— Start of Supplied records —

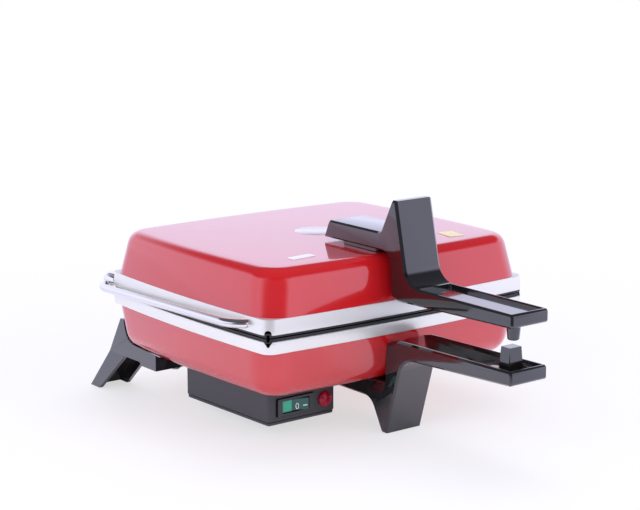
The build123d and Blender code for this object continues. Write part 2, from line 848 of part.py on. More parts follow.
# Screws of the cover
with BuildPart() as box_cover_screws:
    for place in cover_post_places:
        with BuildSketch(Plane.XY.offset(box_bottom_z)):
            with Locations(place):
                Circle(cover_head_radius)
        extrude(amount=-screw_head_height / 2)
        with BuildSketch(Plane.XY.offset(box_bottom_z)):
            with Locations(place):
                Circle(cover_screw_radius - running_gap)
        extrude(amount=cover_thickness + cover_screw_grip)
write(box_cover_screws.part, "box_cover_screws")

# Switch bezel with the housing behind it, open to the front for the rocker
with BuildPart() as switch_bezel:
    with BuildSketch(Plane.XZ.offset(-box_front_y)) as rim:
        with Locations((switch_x, switch_z)):
            Rectangle(bezel_width, bezel_height)
        fillet(rim.vertices(), switch_body_wall)
    extrude(amount=bezel_depth)
    fillet(switch_bezel.faces().sort_by(Axis.Y)[0].edges(), bezel_depth / 2)
    with BuildSketch(Plane.XZ.offset(-box_front_y)):
        with Locations((switch_x, switch_z)):
            Rectangle(switch_hole_width + 2 * switch_body_wall, switch_hole_height + 2 * switch_body_wall)
    extrude(amount=-switch_body_depth)
    with BuildSketch(Plane.XZ.offset(-box_front_y + bezel_depth)):
        with Locations((switch_x, switch_z)):
            Rectangle(switch_hole_width, switch_hole_height)
    extrude(amount=-(switch_body_depth + bezel_depth - switch_body_wall), mode=Mode.SUBTRACT)
write(switch_bezel.part, "switch_bezel")

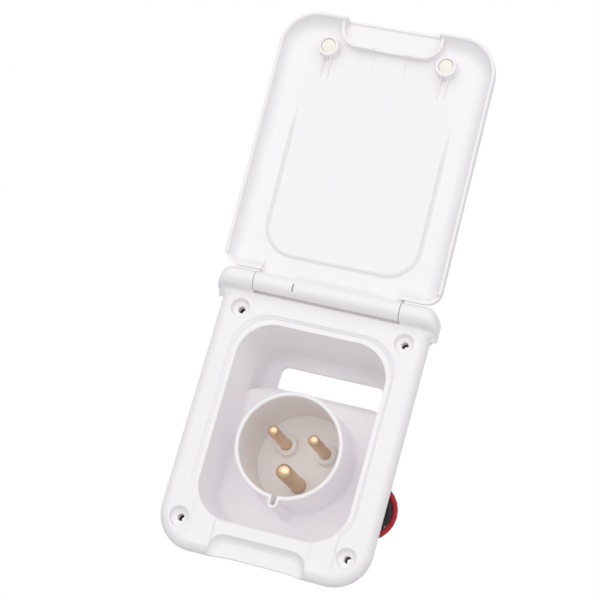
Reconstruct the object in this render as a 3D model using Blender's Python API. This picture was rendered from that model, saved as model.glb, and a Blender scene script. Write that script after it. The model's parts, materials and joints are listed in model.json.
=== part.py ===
"""Caravan power inlet: a flush wall housing with a hinged lid, a round three-pin inlet and its leads.

X runs to the right, Y into the wall and Z up. The wall is the plane Y = 0, and the origin is the centre
of the four screw holes on it. Sizes are in millimetres. A depth is measured from the front of the face
plate into the wall, so a negative depth stands out of the face.
"""

import math

import bmesh
import bpy
from mathutils import Matrix, Vector

MM = 0.001
CLEAR = 0.3  # gap between pieces that touch

# Screw pattern, which sets the size of the face plate
HOLE_PITCH_X = 75.5
HOLE_PITCH_Z = 95.5
HOLE_RADIUS = 1.6
GASKET_HOLE_RADIUS = 1.1
RECESS_RADIUS = 4.2
RECESS_DEPTH = 3.5
RECESS_LIP = 0.6
BOSS_WALL = 1.9

# Gasket and face plate
GASKET_THICKNESS = 1.5
GASKET_INSET = 1.2
PLATE_THICKNESS = 8.0
PLATE_WIDTH = HOLE_PITCH_X + 20.3
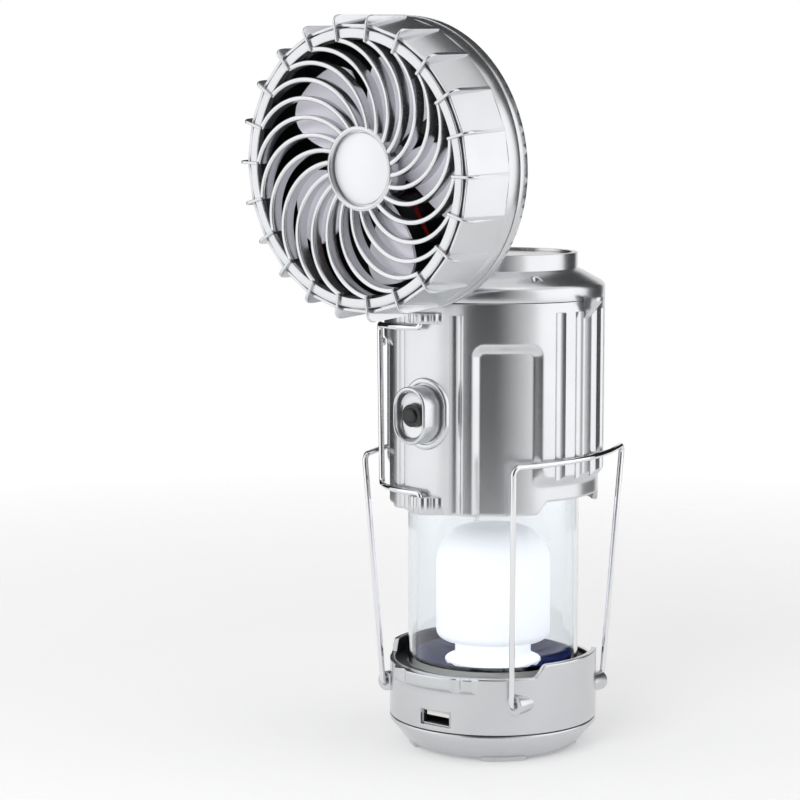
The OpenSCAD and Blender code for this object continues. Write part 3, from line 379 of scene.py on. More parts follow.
for node, width_mm in {"torch_bezel": 0.35, "lid": 0.3, "handle_rest": 0.8, "bail_catches": 0.5,
                       "hinge_bracket": 0.4, "fan_rear_shell": 0.4, "seam_gasket": 0}.items():
    soften(node, width_mm)

# %% [markdown]
# ## Lathe shapes
# Much of the lantern is round: bosses, rings, shade and tube. Such a piece could be cut from
# cylinders, but an outline spun about an axis keeps every step and arc of its profile. Corners of
# outlines get small arcs first, which is cheaper and cleaner than a bevel afterwards.

# %% Outlines and lathe shapes
SPIN_STEPS = 96

def rounded(corners, steps=4):
    """Closed outline in mm from (x, y, radius) corners: each radius becomes a short arc."""
    outline = []
    for i, (x, y, radius) in enumerate(corners):
        here = Vector((x, y))
        if not radius:
            outline.append(here)
            continue
        back = (Vector(corners[i - 1][:2]) - here).normalized()
        ahead = (Vector(corners[(i + 1) % len(corners)][:2]) - here).normalized()
        half = back.angle(ahead) / 2
        centre = here + (back + ahead).normalized() * radius / math.sin(half)
        first, last = (here + way * radius / math.tan(half) - centre for way in (back, ahead))
        outline += [centre + first.slerp(last, k / steps).normalized() * radius
                    for k in range(steps + 1)]
    return outline


def turned(bm, outline, steps=SPIN_STEPS):
    """Outline of (radius, height) points in mm, spun about Z. Returns its new vertices."""
    before = set(bm.verts)
    corners = [bm.verts.new((r * MM, 0, z * MM)) for r, z in outline]
    edges = [bm.edges.new(pair) for pair in zip(corners, corners[1:] + corners[:1])]
    bmesh.ops.spin(bm, geom=corners + edges, cent=(0, 0, 0), axis=(0, 0, 1),
                   angle=math.radians(360), steps=steps, use_merge=True)
    return [v for v in bm.verts if v not in before]


def finish_faces(bm):
    """Closes the seam of a full turn and points every face outward."""
    bmesh.ops.remove_doubles(bm, verts=bm.verts, dist=0.001 * MM)
    bmesh.ops.recalc_face_normals(bm, faces=bm.faces)


print("a full turn takes", SPIN_STEPS, "steps")

# %% [markdown]
# ## Formed wire
# The real wire is bent over round pins. A curve with a bevel depth would do, but its bends pinch
# and its ends stay open. Here a ring is pushed along each straight run and swung round each bend,
# as a wire bender does it, so that the wire keeps its thickness everywhere.

# %% Formed wire
WIRE_SIDES = 16
BEND_STEP_DEG = 7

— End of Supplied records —

[What you are asked to do]:
Return what is listed above, exactly and completely.

[Reply to the exercise]:
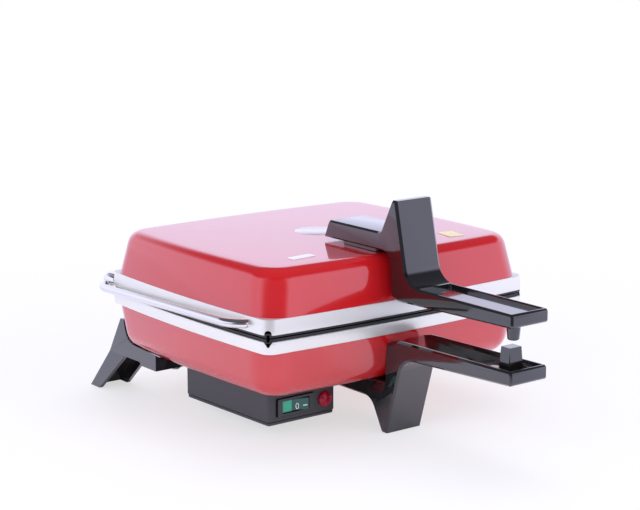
The build123d and Blender code for this object continues. Write part 2, from line 848 of part.py on. More parts follow.
# Screws of the cover
with BuildPart() as box_cover_screws:
    for place in cover_post_places:
        with BuildSketch(Plane.XY.offset(box_bottom_z)):
            with Locations(place):
                Circle(cover_head_radius)
        extrude(amount=-screw_head_height / 2)
        with BuildSketch(Plane.XY.offset(box_bottom_z)):
            with Locations(place):
                Circle(cover_screw_radius - running_gap)
        extrude(amount=cover_thickness + cover_screw_grip)
write(box_cover_screws.part, "box_cover_screws")

# Switch bezel with the housing behind it, open to the front for the rocker
with BuildPart() as switch_bezel:
    with BuildSketch(Plane.XZ.offset(-box_front_y)) as rim:
        with Locations((switch_x, switch_z)):
            Rectangle(bezel_width, bezel_height)
        fillet(rim.vertices(), switch_body_wall)
    extrude(amount=bezel_depth)
    fillet(switch_bezel.faces().sort_by(Axis.Y)[0].edges(), bezel_depth / 2)
    with BuildSketch(Plane.XZ.offset(-box_front_y)):
        with Locations((switch_x, switch_z)):
            Rectangle(switch_hole_width + 2 * switch_body_wall, switch_hole_height + 2 * switch_body_wall)
    extrude(amount=-switch_body_depth)
    with BuildSketch(Plane.XZ.offset(-box_front_y + bezel_depth)):
        with Locations((switch_x, switch_z)):
            Rectangle(switch_hole_width, switch_hole_height)
    extrude(amount=-(switch_body_depth + bezel_depth - switch_body_wall), mode=Mode.SUBTRACT)
write(switch_bezel.part, "switch_bezel")

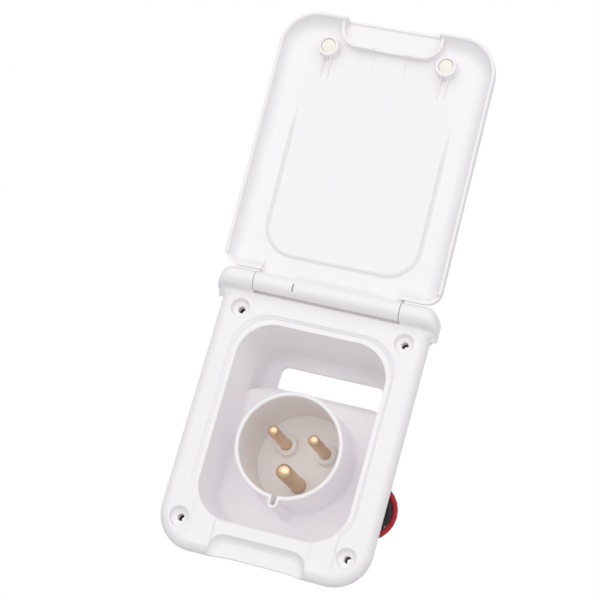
Reconstruct the object in this render as a 3D model using Blender's Python API. This picture was rendered from that model, saved as model.glb, and a Blender scene script. Write that script after it. The model's parts, materials and joints are listed in model.json.
=== part.py ===
"""Caravan power inlet: a flush wall housing with a hinged lid, a round three-pin inlet and its leads.

X runs to the right, Y into the wall and Z up. The wall is the plane Y = 0, and the origin is the centre
of the four screw holes on it. Sizes are in millimetres. A depth is measured from the front of the face
plate into the wall, so a negative depth stands out of the face.
"""

import math

import bmesh
import bpy
from mathutils import Matrix, Vector

MM = 0.001
CLEAR = 0.3  # gap between pieces that touch

# Screw pattern, which sets the size of the face plate
HOLE_PITCH_X = 75.5
HOLE_PITCH_Z = 95.5
HOLE_RADIUS = 1.6
GASKET_HOLE_RADIUS = 1.1
RECESS_RADIUS = 4.2
RECESS_DEPTH = 3.5
RECESS_LIP = 0.6
BOSS_WALL = 1.9

# Gasket and face plate
GASKET_THICKNESS = 1.5
GASKET_INSET = 1.2
PLATE_THICKNESS = 8.0
PLATE_WIDTH = HOLE_PITCH_X + 20.3
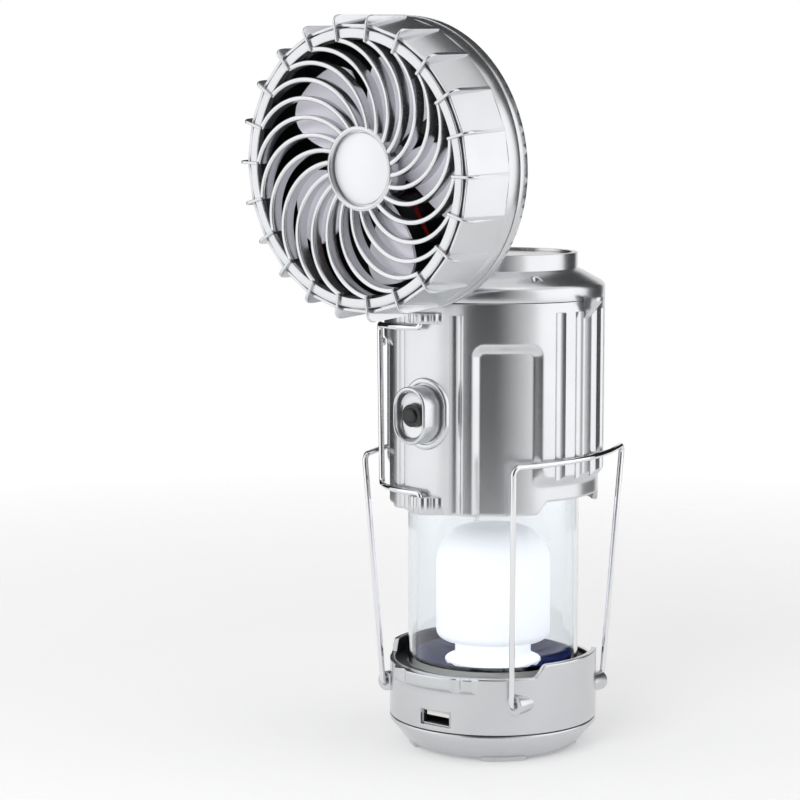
The OpenSCAD and Blender code for this object continues. Write part 3, from line 379 of scene.py on. More parts follow.
for node, width_mm in {"torch_bezel": 0.35, "lid": 0.3, "handle_rest": 0.8, "bail_catches": 0.5,
                       "hinge_bracket": 0.4, "fan_rear_shell": 0.4, "seam_gasket": 0}.items():
    soften(node, width_mm)

# %% [markdown]
# ## Lathe shapes
# Much of the lantern is round: bosses, rings, shade and tube. Such a piece could be cut from
# cylinders, but an outline spun about an axis keeps every step and arc of its profile. Corners of
# outlines get small arcs first, which is cheaper and cleaner than a bevel afterwards.

# %% Outlines and lathe shapes
SPIN_STEPS = 96

def rounded(corners, steps=4):
    """Closed outline in mm from (x, y, radius) corners: each radius becomes a short arc."""
    outline = []
    for i, (x, y, radius) in enumerate(corners):
        here = Vector((x, y))
        if not radius:
            outline.append(here)
            continue
        back = (Vector(corners[i - 1][:2]) - here).normalized()
        ahead = (Vector(corners[(i + 1) % len(corners)][:2]) - here).normalized()
        half = back.angle(ahead) / 2
        centre = here + (back + ahead).normalized() * radius / math.sin(half)
        first, last = (here + way * radius / math.tan(half) - centre for way in (back, ahead))
        outline += [centre + first.slerp(last, k / steps).normalized() * radius
                    for k in range(steps + 1)]
    return outline


def turned(bm, outline, steps=SPIN_STEPS):
    """Outline of (radius, height) points in mm, spun about Z. Returns its new vertices."""
    before = set(bm.verts)
    corners = [bm.verts.new((r * MM, 0, z * MM)) for r, z in outline]
    edges = [bm.edges.new(pair) for pair in zip(corners, corners[1:] + corners[:1])]
    bmesh.ops.spin(bm, geom=corners + edges, cent=(0, 0, 0), axis=(0, 0, 1),
                   angle=math.radians(360), steps=steps, use_merge=True)
    return [v for v in bm.verts if v not in before]


def finish_faces(bm):
    """Closes the seam of a full turn and points every face outward."""
    bmesh.ops.remove_doubles(bm, verts=bm.verts, dist=0.001 * MM)
    bmesh.ops.recalc_face_normals(bm, faces=bm.faces)


print("a full turn takes", SPIN_STEPS, "steps")

# %% [markdown]
# ## Formed wire
# The real wire is bent over round pins. A curve with a bevel depth would do, but its bends pinch
# and its ends stay open. Here a ring is pushed along each straight run and swung round each bend,
# as a wire bender does it, so that the wire keeps its thickness everywhere.

# %% Formed wire
WIRE_SIDES = 16
BEND_STEP_DEG = 7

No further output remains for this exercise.